How am I to get back to the flush
of spasmodic existence that was my creative late teens and early twenties? Is
it possible to recapture it somehow, like a rare butterfly, or is it ethereal,
little more than dust motes in the afternoon sunbeams that seem to only be
noticed by my cat? Is this the
end, or the limit of my intentional creative abilities? My brain feels so
slow—so lackadaisical to spur forth knowledge that used to gush out of my
once-eloquent mouth, that I feel my creative time is up. If you’ve had children, maybe you feel
the same. If not, well…I won’t say not to procreate, but I will say that you
should plan to get all your good ideas out now, rather than wait for the slow
mental decline that will meet you once the umbilical cord is forever severed.
Even at this very moment, as I look
back at what I’ve written, I’m tired. I don’t want to read this, I don’t want
to continue this note, this essay or whatever the hell it is…My brain is simply
at its worst.

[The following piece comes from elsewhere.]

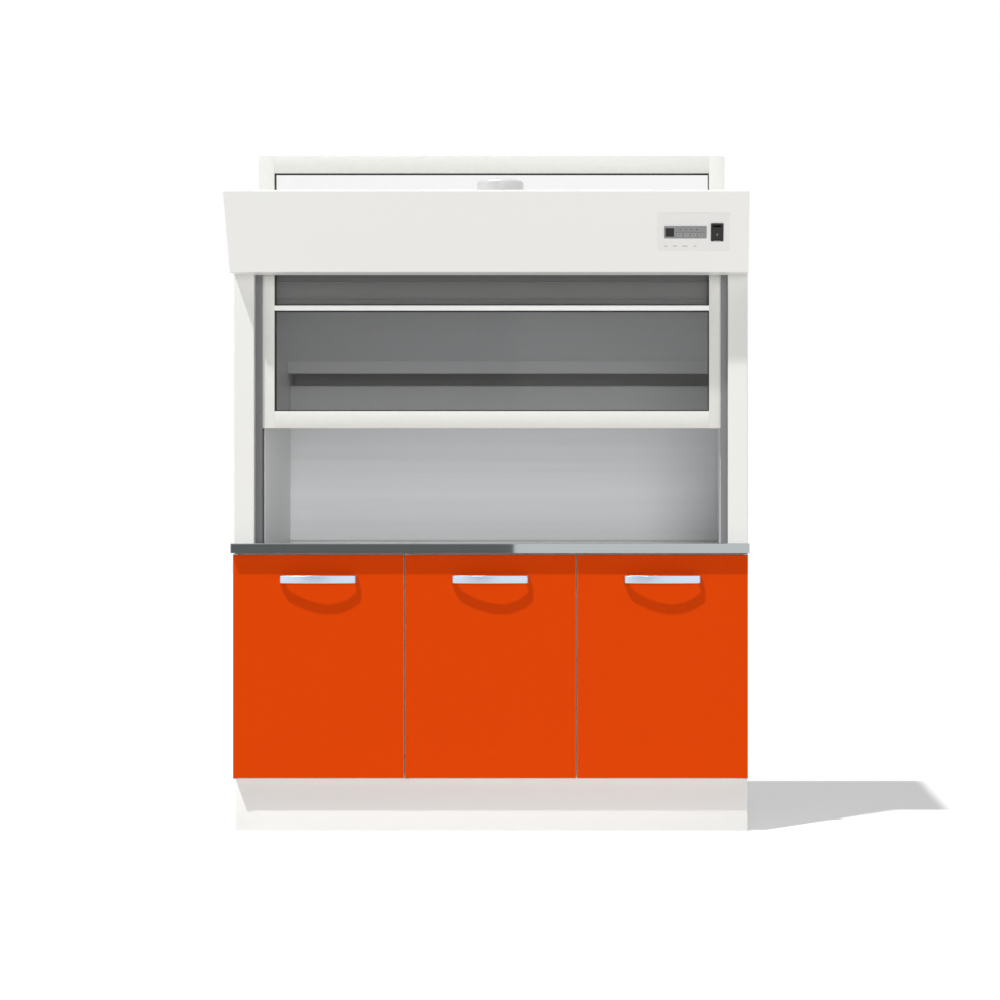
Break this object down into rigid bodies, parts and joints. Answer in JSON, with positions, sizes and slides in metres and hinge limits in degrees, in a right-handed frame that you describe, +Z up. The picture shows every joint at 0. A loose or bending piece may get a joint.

My discipline is nil. All this at a time when most people are
imagining their New Year’s Resolutions, their plans for a better start, a new
life, a new endeavor. Sarcastic? Hardly. This is realism. This is my creative
life now, and while I assume it has settled in, just like Milo when he reaches
the Doldrums, I crave a Tic-Tock Dog to invigorate me once again.
Who or what will be my Tic-Tock?
Certainly not my husband, and most certainly not my children. I’m not
invigorated by my family members on a creative level anymore; the last time I
was, I wrote a crappy blog that I felt no love for. Essays that mean little
more than wasted digital space. I will not brag about my children teaching me
peace or love or honesty or any other bullshit that parents brag about in other
social networking sites. I’d feel more comfortable writing openly about the
really awful stuff—the depression that comes with raising two children, the
depression that settles in from the decision to stay at home full-time, rather
than explore a desirous career, the depression that comes from knowing that I
will never be the person that I thought I might like to be.
This life, at this time, is filled
with little flecks of light that only manage to escape the majority of dark
matter constantly swirling around…I used to keep waiting for the good stuff to
happen: return of my libido, children sleeping through the night, a husband
that doesn’t fall asleep putting the kids to bed, a room of my own to work in,
a chance to pursue my shh-oh-so-secret desire to act, but alas, I’m still
waiting and I’m tired of waiting. In the immortal words of B.B. King, “the
thrill is gone.”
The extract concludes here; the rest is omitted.